The nearest major spiral arm is the Sagittarius Arm, located closer to the galactic center than the Orion Arm. It’s difficult to gauge exact distances due to uncertainties in galactic mapping, but it is estimated to be a few thousand light-years away.
FAQ 2: How do we know the Milky Way is a spiral galaxy?
Observations of the distribution of stars, gas, and dust, as well as radio wave emissions from neutral hydrogen, reveal the characteristic spiral arm structure. Additionally, the Doppler shifts of stars and gas clouds provide evidence of the galaxy’s rotation, further supporting the spiral nature.
FAQ 3: Is Earth moving closer to or farther away from the galactic center?
While the galaxy is dynamic and our orbit is not perfectly circular, the long-term trend is that our average distance from the galactic center remains relatively stable. There are small variations in our orbit due to gravitational influences, but no significant migration is occurring.
FAQ 4: What lies at the very center of the Milky Way?
At the heart of the Milky Way resides a supermassive black hole called Sagittarius A* (Sgr A*). This black hole has a mass equivalent to about 4 million Suns and exerts a powerful gravitational pull on the surrounding stars and gas.
FAQ 5: Could Earth ever be ejected from the Milky Way galaxy?
While not impossible in theory, it is extremely unlikely. The gravitational forces holding our solar system within the Milky Way are immense. However, a highly disruptive event, such as a near-collision with another galaxy, could theoretically alter our orbit drastically.
FAQ 6: How old is the Milky Way galaxy?
The Milky Way is estimated to be around 13.6 billion years old, making it nearly as old as the universe itself.
FAQ 7: What are the main differences between spiral arms and inter-arm regions?
Spiral arms are characterized by higher densities of stars, gas, and dust, leading to active star formation. Inter-arm regions are relatively sparser, with fewer stars and less gas and dust.
FAQ 8: Will the Milky Way ever collide with another galaxy?
Yes. The Milky Way is on a collision course with the Andromeda galaxy, our nearest large galactic neighbor. This collision is expected to occur in approximately 4.5 billion years.
FAQ 9: What will happen to Earth when the Milky Way and Andromeda collide?
While the collision will be a dramatic event on a galactic scale, the chance of a direct collision between our solar system and another star is extremely low due to the vast distances involved. However, the collision will likely disrupt the orbits of stars and gas, potentially altering the appearance of the night sky. The two galaxies are expected to eventually merge into a single, larger elliptical galaxy, sometimes referred to as “Milkomeda”.
FAQ 10: How does dark matter affect our understanding of the Milky Way’s structure?
Dark matter makes up a significant portion of the Milky Way’s mass, exerting a gravitational influence that affects the galaxy’s rotation curve and overall structure. The distribution of dark matter is not directly observable, but its presence is inferred through its gravitational effects on visible matter. Understanding the distribution of dark matter is crucial for accurately modeling the dynamics of the Milky Way.

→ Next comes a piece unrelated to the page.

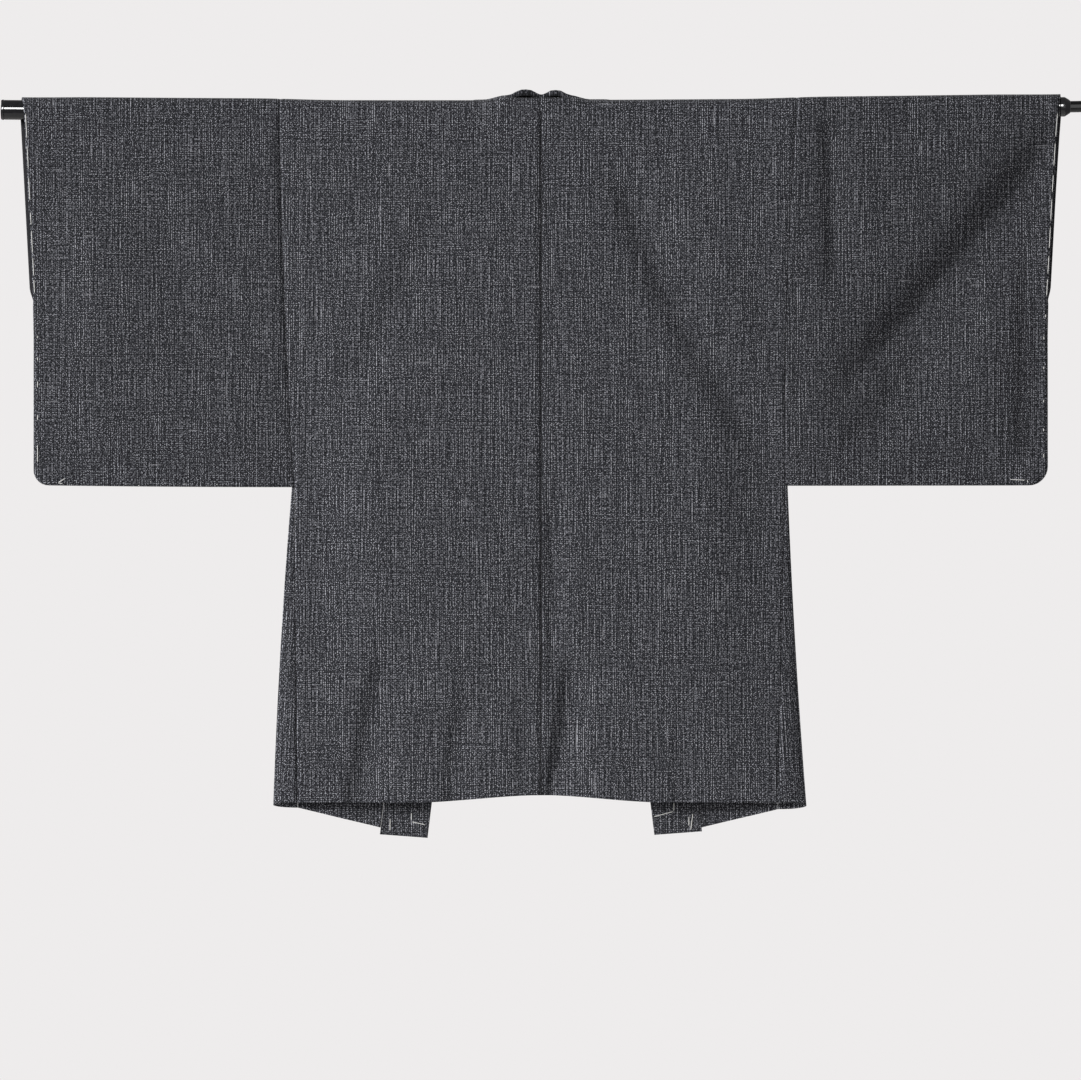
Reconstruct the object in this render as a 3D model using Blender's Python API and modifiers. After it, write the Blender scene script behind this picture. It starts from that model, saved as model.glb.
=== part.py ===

FAQ 11: What is the “Local Group” and how does the Milky Way relate to it?
The Local Group is a cluster of galaxies that includes the Milky Way, Andromeda, and numerous smaller dwarf galaxies. The Milky Way and Andromeda are the two dominant galaxies within the Local Group, and they are gravitationally bound to each other.
FAQ 12: How does our location in the galaxy affect the search for extraterrestrial life?
Our location offers a balance of stability and observational clarity, which is potentially advantageous for the development and detection of life. Being relatively far from the crowded galactic center reduces the risk of disruptive events, while still allowing for relatively unobstructed views of other star systems. However, our location also means that signals from very distant civilizations may be weaker and more difficult to detect.